Opioid Treatment in the ED: A Revolving Door, or an Open Door?

Last year, Ariana Sampson treated a young man for opioid addiction in the emergency department of Marshall Medical Center in Placerville, California. His family told her that he’d been a golden child and a star athlete in high school. But after a football injury, he had been prescribed the painkiller Norco. Within six months of the injury, he went from getting Narco in the ED to regularly shooting heroin. The young man told her it’d been a slippery slope.

“When he came to me for treatment he was six years in,” Sampson said in a recent interview. “He had lost everything. He told me he wanted his life back. We were the ones who provided an open door for treatment.”

Overcoming Stigma

When Sampson started the opioid treatment program in Placerville – the program is part of a state-wide effort by the organization ED-BRIDGE to get treatment for opioid addiction started while patients are still in the ED – the main obstacles she encountered were cultural. There was a sense that it was opioid abusers’ own fault.

In 2017 alone, over 72,000 Americans died of drug overdoses, most as a result of opioids, according to numbers from the Centers for Disease Control and Prevention. That’s more Americans than died over the course of the entire Vietnam War. The opioid epidemic has been a growing crisis for years. Yet, until recently, most EDs focused little on getting patients enrolled in long-term treatment programs.

“Usually, they’re given medicines that help with vomiting and diarrhea and sent on their way, maybe with a few numbers to call about treatment,” wrote journalist Abby Goodnough in an extensive New York Times article last year that profiled new treatment programs (Sampson was quoted in the article).

Sampson, like many others on the front lines of the opioid epidemic, was convinced by a landmark study from Gail D’Onofrio, a researcher at Yale University, that he ED needed to change its approach. D’Onofrio found that addicted patients who received buprenorphine in the emergency room along with a referral to supportive treatment were twice as likely to still be in treatment a month later than those who were only given an informational packet.

Another statistic that stuck with Sampson: 10 percent of patients who present to the ED with some opioid-related issue are dead within a year. The more she learned about the science, the more she realized that giving patients buprenorphine would save lives, plain and simple.

“We all have standard pathways to do evidence-based treatment for sepsis, STEMI, and stroke. So, when I really sat down to think about it, I thought, why aren’t we doing evidence-based treatment in our ER for opioids,” Sampson said. “In my opinion, the only thing getting in the way was stigma.”

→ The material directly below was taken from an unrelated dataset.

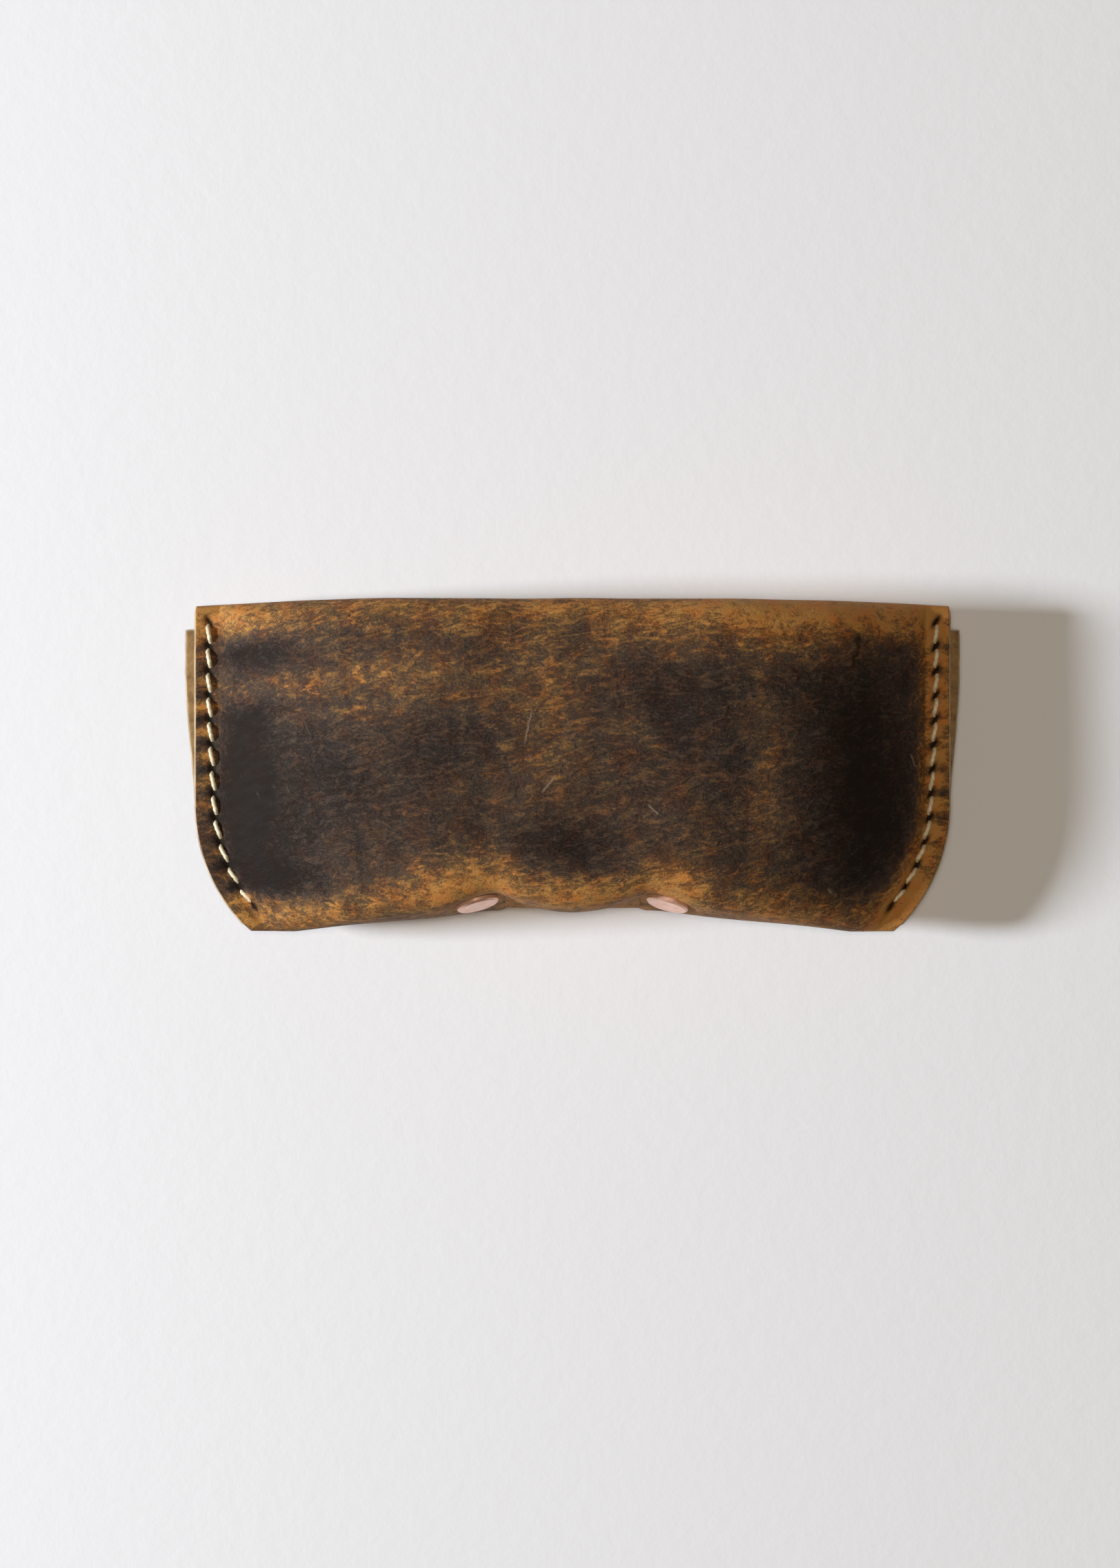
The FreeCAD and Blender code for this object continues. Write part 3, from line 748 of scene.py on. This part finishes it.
def flap_rows(s):
    """Rows of the flap from the fold to the tip of the tongue, with the half width of each."""
    rows = []
    widths = []
    key = pouch_section(s)
    low = flap_low(s * HALF)
    radius = np.minimum(CORNER + 2.5 * MM, (SEAM_Z - low) * 0.8)
    fold = key["fold"]
    rows.append((fold, key["split"]))
    rows += line_rows(12, rows[0], (fold, low + radius))
    rows += arc_rows(10, 0 * s, 0 * s - math.pi / 2, fold - radius, low + radius, radius)
    widths += [HALF + 0 * s] * len(rows)
    end = HINGE.y - math.sqrt((TONGUE_R - TONGUE_CORNER) ** 2 - (LEATHER + TONGUE_CORNER - SEAM_Z) ** 2)
    start = fold - radius
    for along in np.linspace(0, 1, 61)[1:]:
        y = start + (end - start) * along
        half = flap_half(y)
        rows.append((y, flap_low(s * half)))
        widths.append(half)
    centre_z = LEATHER + TONGUE_CORNER
    turn = math.asin((centre_z - SEAM_Z) / (TONGUE_R - TONGUE_CORNER))
    outer = TONGUE_CORNER + LEATHER
    corner_start = 1.5 * math.pi + 0 * s
    corner_end = math.pi - turn + 0 * s
    rows += arc_rows(12, corner_start, corner_end, end + 0 * s, centre_z, outer)
    tip_turn = math.asin((TIP_Z - SEAM_Z) / TONGUE_R)
    tip_end = math.pi - tip_turn + 0 * s
    straight_to = len(widths) + 15
    rows += arc_rows(24, corner_end, tip_end, HINGE.y, SEAM_Z, TONGUE_R + LEATHER)
    for index in range(len(widths), len(rows)):
        left = np.clip(TIP_Z - rows[index][1][0], 0, TIP_R)
        round_off = 0
        if index >= straight_to:
            round_off = TIP_R - math.sqrt(max(TIP_R ** 2 - (TIP_R - left) ** 2, 0))
        widths.append(TONGUE_HALF - round_off + 0 * s)
    sheets = [np.stack([s * w, y + 0 * s, z + 0 * s], axis=1) for w, (y, z) in zip(widths, rows)]
    return np.array(sheets)


def shape_flap(points):
    """Bend the tongue's sides in like the wall by the slot, and swell it outward below the slot."""
    x, y, z = points[..., 0].copy(), points[..., 1].copy(), points[..., 2].copy()
    upright = (y < -18 * MM) * 1.0
    arch = SLOT_PULL * 0.42 * (np.abs(x) / SLOT_HALF) ** 1.9 * smooth(z, 13 * MM, 22 * MM)
    points[..., 1] += upright * arch
    points[..., 1] -= upright * 0.9 * MM * bell(z - 16 * MM, 5 * MM)
    return points


def flap():
    """The flap's hide with its tongue, turning down from the fold."""
    shares = np.linspace(-1, 1, 141)
    points = shape_flap(flap_rows(shares))
    piece = hide_mesh("flap_hide", points)
    at = vertices(piece)
    level = tan_and_painted_light_level(at) + 0.20 * bell(at[:, 0], 16 * MM) * smooth(-at[:, 1], 12 * MM, 26 * MM)
    paint(piece, "tan_and_painted_light", level)
    paint(piece, "hole", 0 * level)
    dress(piece, "grain", "flesh", "edge")
    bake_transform(piece)
    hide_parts("flap_leather")


# ------------------------------------------------------------------ stitching

def tube(build, path, radius):
    """A round thread along a list of points, closed at both ends."""
    sides = 8
    rings = []
    for index, point in enumerate(path):
        ahead = path[min(index + 1, len(path) - 1)] - path[max(index - 1, 0)]
        ahead.normalize()
        aside = Vector((0, 0, 1)) if abs(ahead.z) < 0.9 else Vector((1, 0, 0))
        across = ahead.cross(aside).normalized()
        above = across.cross(ahead)
        end = 0.55 if index in (0, len(path) - 1) else 1.0
        ring = []
        for step in range(sides):
            angle = 2 * math.pi * step / sides
            twist = 1 + 0.12 * math.cos(2 * (angle - index * 0.9))
            out = across * math.cos(angle) + above * math.sin(angle)
            ring.append(build.verts.new(point + out * radius * end * twist))
        rings.append(ring)
    for first, second in zip(rings, rings[1:]):
        for step in range(sides):
            after = (step + 1) % sides
            build.faces.new([first[step], first[after], second[after], second[step]])
    build.faces.new(list(reversed(rings[0])))
    build.faces.new(rings[-1])


def thread(name, side):
    """Saddle stitching: a stitch between each two holes, on both faces, and a loop in each hole."""
    build = bmesh.new()
    places = stitch_places(side)
    faces = {1: SEAM_Z + 2.05 * MM, -1: SEAM_Z - 2.05 * MM}
    for up, z in faces.items():
        for first, second in zip(places, places[1:]):
            along = (second - first).normalized()
            aside = Vector((-along.y, along.x, 0)) * side * 0.35 * MM
            path = []
            for share in np.linspace(0.02, 0.98, 17):
                lift = min(3.3 * math.sin(math.pi * share) - 2.35, 0.5) * MM
                point = first.lerp(second, float(share)) + aside * math.cos(math.pi * share)
                point.z = z + up * lift
                path.append(point)
            tube(build, path, THREAD_R)
    for place in places:
        low = Vector((place.x, place.y, faces[-1] + 1.2 * MM))
        high = Vector((place.x, place.y, faces[1] - 1.2 * MM))
        tube(build, [low.lerp(high, share) for share in (0, 0.33, 0.66, 1)], THREAD_R)
    mesh = bpy.data.meshes.new(name)
    build.to_mesh(mesh)
    build.free()
    for face in mesh.polygons:
        face.use_smooth = True
    piece = link(name, mesh)
    dress(piece, "thread")
    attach(piece, "pouch")
    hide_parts("thread_" + name.rsplit("_", 1)[1])


# ------------------------------------------------------------------ light, floor and camera

def floor():
    """The pale table that the case lies on."""
    build = bmesh.new()
    bmesh.ops.create_grid(build, x_segments=2, y_segments=2, size=3.0)
    mesh = bpy.data.meshes.new("floor")
    build.to_mesh(mesh)
    build.free()
    piece = link("floor", mesh)
    material, tree, shader = blank("pale_floor", (0.79, 0.805, 0.855), 0.9)
    plaster = noise_of(tree, 190, 5, 0.65)
    feed(tree, shader.inputs["Normal"], bump_of(tree, plaster, 0.12, 0.0008))
    mesh.materials.append(material)


def area_light(name, place, aim, size, power, color):
    """A round lamp at a place, turned towards aim."""
    data = bpy.data.lights.new(name, "AREA")
    data.shape = "DISK"
    data.size = size
    data.energy = power
    data.color = color
    lamp = bpy.data.objects.new(name, data)
    bpy.context.scene.collection.objects.link(lamp)
    lamp.location = place
    lamp.rotation_euler = (Vector(aim) - Vector(place)).to_track_quat("-Z", "Y").to_euler()


def lights():
    """A cool lamp from the left, a weaker warm one from above and a dim warm world."""
    area_light("key", (-1.60, -0.02, 0.83), (0, 0, 0.01), 0.30, 46, (0.92, 0.96, 1.0))
    area_light("fill", (-0.05, 0.02, 1.9), (0, 0, 0), 0.35, 12.5, (1.0, 0.85, 0.66))
    world = bpy.data.worlds.new("studio")
    world.use_nodes = True
    world.node_tree.nodes["Background"].inputs["Color"].default_value = (1.0, 0.86, 0.68, 1)
    world.node_tree.nodes["Background"].inputs["Strength"].default_value = 0.05
    bpy.context.scene.world = world
    bpy.context.scene.view_settings.view_transform = "Standard"


def camera():
    """Straight above the pouch, a little left of and below its middle."""
    height = 0.90
    frame_height = 0.3525
    data = bpy.data.cameras.new("camera")
    data.sensor_fit = "VERTICAL"
    data.sensor_height = 36
    data.lens = 36 * (height - SEAM_Z) / frame_height
    lens = bpy.data.objects.new("camera", data)
    bpy.context.scene.collection.objects.link(lens)
    lens.location = (-2.8 * MM, -4.0 * MM, height)
    lens.rotation_euler = (0, 0, 0)
    bpy.context.scene.camera = lens


pouch()
flap()
thread("stitching_left", -1)
thread("stitching_right", 1)
for hardware in ("rivet_left", "rivet_right", "burr_left", "burr_right"):
    dress(frame["nodes"][hardware], "copper")
floor()
lights()
camera()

How did Sampson overcome that stigma? With stories like that of the star athlete whom she treated. Most healthcare providers only need to be asked, “What if it was your kid?” said Sampson. If it was your kid, which approach would you want the ED to take?

An Open Door

For the 16 years that Sampson had been working in the ED, they had done what is known as “supportive treatment.” In other words, give patients a list of treatment facilities and say good luck. But when Sampson learned about the alternative approach, she started leading a change.

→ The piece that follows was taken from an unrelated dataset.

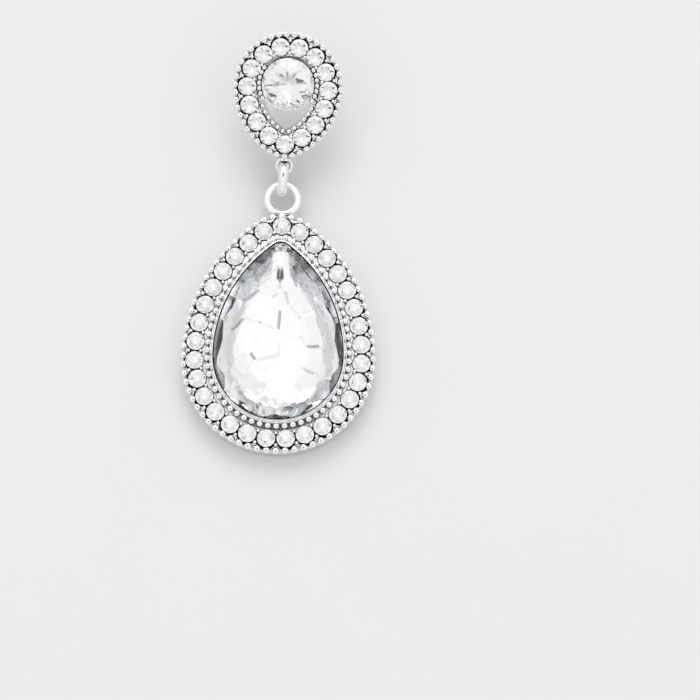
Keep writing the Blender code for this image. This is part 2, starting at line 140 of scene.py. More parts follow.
STUD_SECTION = (
    (-0.2, 0.0, 0), (-0.05, 0.05, 0), (0.0, 0.2, 0), (0.0, 1.8, 0), (-0.05, 1.95, 0), (-0.25, 2.05, 0),
    (-0.55, 2.12, 0), (-0.68, 2.3, 0), (-0.76, 2.48, 0), (-0.9, 2.54, 0), (-1.95, 2.54, 0),
    (-3.02, 2.54, 0), (-3.14, 2.46, 0), (-3.2, 2.2, 0), (-3.5, 2.1, 0), (-3.85, 2.05, 0),
    (-3.98, 1.9, 0), (-3.98, 0.1, 0), (-3.9, 0.0, 0), (-0.2, 0.0, 0),
)
COLLAR_PROFILE = ((0.8, 0.04), (0.9, 0.12), (0.9, 0.42), (0.8, 0.5), (0.7, 0.52), (0.7, 0.62), (0.95, 0.72),
                  (0.95, 1.1))
CUP_PROFILE = (
    (3.1, 0.05), (3.3, 0.2), (3.36, 0.5), (3.36, 2.15), (3.5, 2.4), (3.51, 2.62), (3.46, 2.67), (3.3, 2.6),
    (2.2, 1.9), (0.6, 1.5),
)


class EarringSizes(bpy.types.PropertyGroup):
    """Sizes of the fine work that the frame leaves plain."""

    outer_grain: FloatProperty(
        name="Outer grain", description="Radius of a grain on an outer edge",
        default=0.48 * MM, min=0.1 * MM, unit="LENGTH", precision=5)
    inner_grain: FloatProperty(
        name="Inner grain", description="Radius of a grain on the drop's inner edge",
        default=0.42 * MM, min=0.1 * MM, unit="LENGTH", precision=5)
    stud_grain: FloatProperty(
        name="Stud grain", description="Radius of a grain round the stud's window",
        default=0.3 * MM, min=0.1 * MM, unit="LENGTH", precision=5)
    rim_grain: FloatProperty(
        name="Rim grain", description="Radius of a grain beside the round crystal",
        default=0.32 * MM, min=0.1 * MM, unit="LENGTH", precision=5)
    prong: FloatProperty(
        name="Prong", description="Radius of a prong's round head",
        default=0.25 * MM, min=0.1 * MM, unit="LENGTH", precision=5)
    seat_gap: FloatProperty(
        name="Seat gap", description="Room between a small crystal and the edge of its drilled seat",
        default=0.19 * MM, min=0.02 * MM, unit="LENGTH", precision=5)
    seat_shift: FloatProperty(
        name="Seat shift", description="How far each drilled seat lies outward of its crystal",
        default=0.1 * MM, min=0.0, unit="LENGTH", precision=5)
    rib_relief: FloatProperty(
        name="Rib relief", description="How far the ribs of the drop's wall stand out",
        default=0.11 * MM, min=0.0, unit="LENGTH", precision=5)
    outer_pitch: FloatProperty(
        name="Outer pitch", description="Distance from one outer grain to the next",
        default=1.24 * MM, min=0.4 * MM, unit="LENGTH", precision=5)
    inner_pitch: FloatProperty(
        name="Inner pitch", description="Distance from one inner grain to the next",
        default=1.1 * MM, min=0.4 * MM, unit="LENGTH", precision=5)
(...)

“I think everyone thinks, ‘not my kid, not my family member.’ I can’t tell you how many wonderful people have approached me and thanked me in tears for the open door. They have great jobs, great careers, but there’s someone in their family with an issue,” Sampson said.

Since the program started in 2017, Sampson’s ED has treated roughly one person each week through the program. “The floodgates did not open,” she said. Patients are scored to determine whether they are in moderate to severe withdrawal. Those who are currently intoxicated or on other drugs are excluded and told to come back later. Those patients who qualify are given a dose of buprenorphine and are also set up with an appointment at a local clinic. The buprenorphine dose is enough to get them to the appointment. The drug works by activating the same receptors in the brain that other opioids do, but without the accompanying high. A majority of patients are treated through the department’s Fast Track.

At the clinic, patients are given counseling and group therapy twice a week in what is called Phase 1. Once they’ve had clean drug tests and regular attendance, they graduate to Phase 2, which reduces the counseling to every other week.

D’Onofrio’s study shows that programs like this indeed save lives – and Sampson says many patients have specifically thanked her and other providers she works with for precisely that: saving lives.

“They shout across the ED to tell us. They really see it as, we had the open door for them. We treated them and go them into a clinic the next day.”

Expanding the Program

Sampson was recently named co-director of a statewide program with the goal of putting Treatment Navigators in 30 EDs across the state. The aim is to meet patients where the are at an provide 24/7 access to treatment for any substance use disorder.